Provided data:

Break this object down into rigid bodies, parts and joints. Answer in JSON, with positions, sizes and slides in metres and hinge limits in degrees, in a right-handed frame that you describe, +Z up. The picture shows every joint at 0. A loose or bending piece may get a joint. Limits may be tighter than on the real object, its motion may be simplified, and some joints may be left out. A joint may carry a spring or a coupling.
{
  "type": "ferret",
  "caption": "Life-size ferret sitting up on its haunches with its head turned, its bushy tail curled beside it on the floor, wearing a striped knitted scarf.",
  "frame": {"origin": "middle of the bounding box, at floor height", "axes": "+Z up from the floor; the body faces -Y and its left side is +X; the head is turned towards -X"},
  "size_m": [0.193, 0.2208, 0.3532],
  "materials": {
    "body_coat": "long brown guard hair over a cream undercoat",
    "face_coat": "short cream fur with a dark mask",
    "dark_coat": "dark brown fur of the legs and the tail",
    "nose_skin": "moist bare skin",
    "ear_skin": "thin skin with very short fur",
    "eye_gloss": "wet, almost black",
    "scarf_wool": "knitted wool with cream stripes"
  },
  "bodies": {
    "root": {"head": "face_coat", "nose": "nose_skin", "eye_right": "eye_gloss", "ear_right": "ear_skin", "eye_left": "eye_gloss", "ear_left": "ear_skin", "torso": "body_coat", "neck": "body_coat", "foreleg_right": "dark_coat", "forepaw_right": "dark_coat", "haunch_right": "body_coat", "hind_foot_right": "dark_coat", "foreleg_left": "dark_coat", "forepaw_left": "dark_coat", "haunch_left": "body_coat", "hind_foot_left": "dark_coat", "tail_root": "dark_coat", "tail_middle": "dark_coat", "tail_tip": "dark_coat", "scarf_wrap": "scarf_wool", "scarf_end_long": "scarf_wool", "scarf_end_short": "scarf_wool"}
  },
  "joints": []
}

Written problem:
Find the lines containing "joints" and list every one of them.

Result:
Break this object down into rigid bodies, parts and joints. Answer in JSON, with positions, sizes and slides in metres and hinge limits in degrees, in a right-handed frame that you describe, +Z up. The picture shows every joint at 0. A loose or bending piece may get a joint. Limits may be tighter than on the real object, its motion may be simplified, and some joints may be left out. A joint may carry a spring or a coupling.
  "joints": []